Scald the cream in a pan with the whole mace and stick cinnamon. Beat egg whites until frothy. Beat egg yolks until lemon colored. Fold in together and then fold in one cup sugar and grated spices. Remove mace and cinnamon from cream. Temper eggs with a bit of cream, then mix the cream and egg mixture together continually beating all the time. Place over a medium-low heat and cook until mixture coats the back of a metal spoon. Remove from heat and add the sherry. Pour into posset pots and let cool somewhat, allowing it to settle/separate.

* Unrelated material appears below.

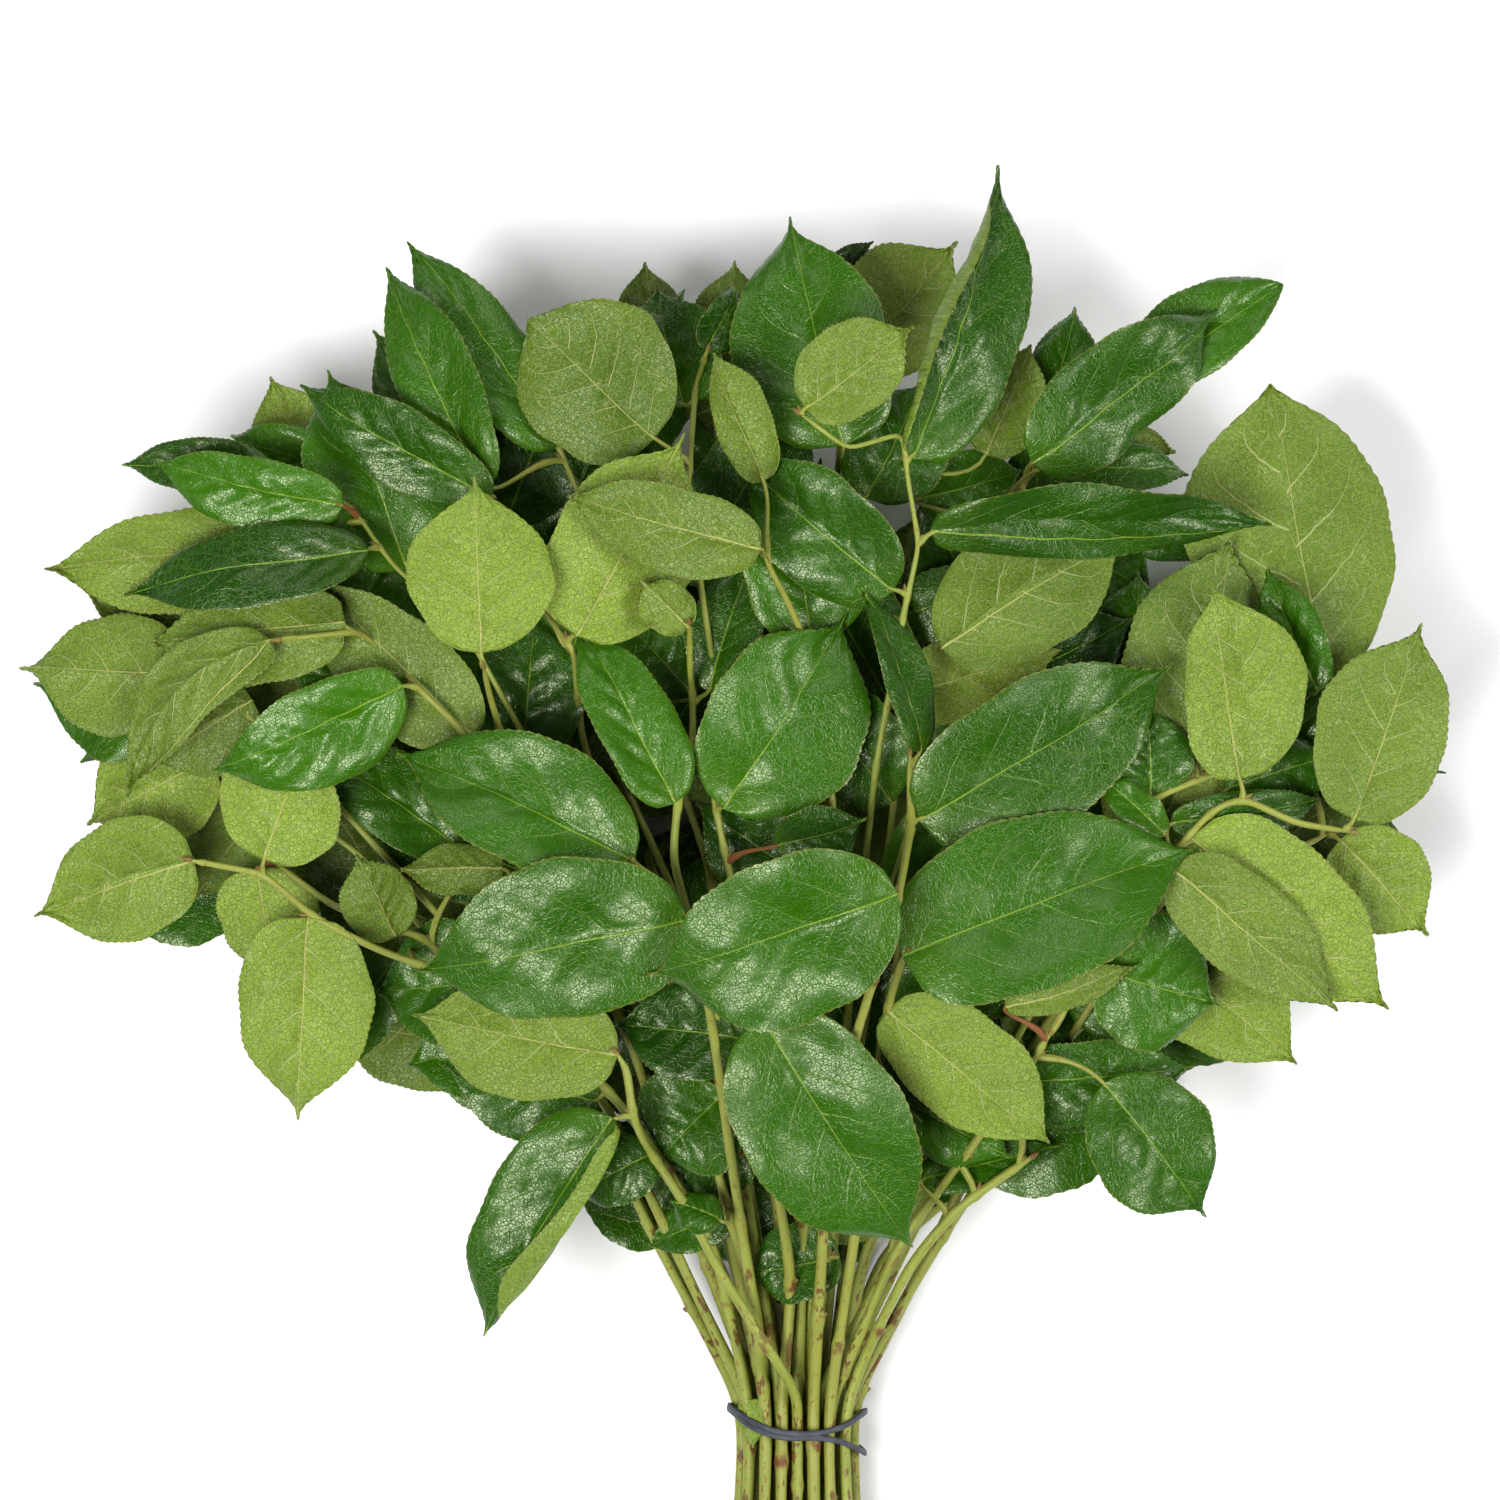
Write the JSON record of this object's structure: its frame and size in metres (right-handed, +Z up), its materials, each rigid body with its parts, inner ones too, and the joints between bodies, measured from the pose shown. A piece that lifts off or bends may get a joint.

Sprinkle one tsp sugar on top of all and serve. I have deliberately left off the ambergris and the musk, as I don’t like the taste, they are hard to find, and are expensive. This posset tastes just fine without them.

A well made posset was said to have three different layers. The uppermost, known as ‘the grace’ was a snowy foam or aerated crust. In the middle was a smooth spicy custard and at the bottom a pungent alcoholic liquid. The grace and the custard were enthusiastically consumed as ‘spoonmeat’ and the sack-rich liquid below drunk through the ‘pipe’ or spout of the posset pot. At weddings a wedding ring was sometimes thrown into the posset. It was thought that the person who fished it out would be the next to go to the altar.

The Oxford English Dictionary, Second Edition, defines posset as a drink composed of hot milk curdled with ale, wine, or other liquor, often with sugar, spices, or other ingredients; formerly much used as a delicacy, or as a remedy for colds or other affections. Its use predates Digby by a couple hundred years; it was referenced in the mid-1400s by J. Baker’s Boke of Nurture. It said, Milke, crayme, and cruddes, and eke the Ioncate, they close a mannes stomake and so doth the possate. (Translation: Milk, cream, and curds, and also the junket, they close a man’s stomach, and so does the posset.)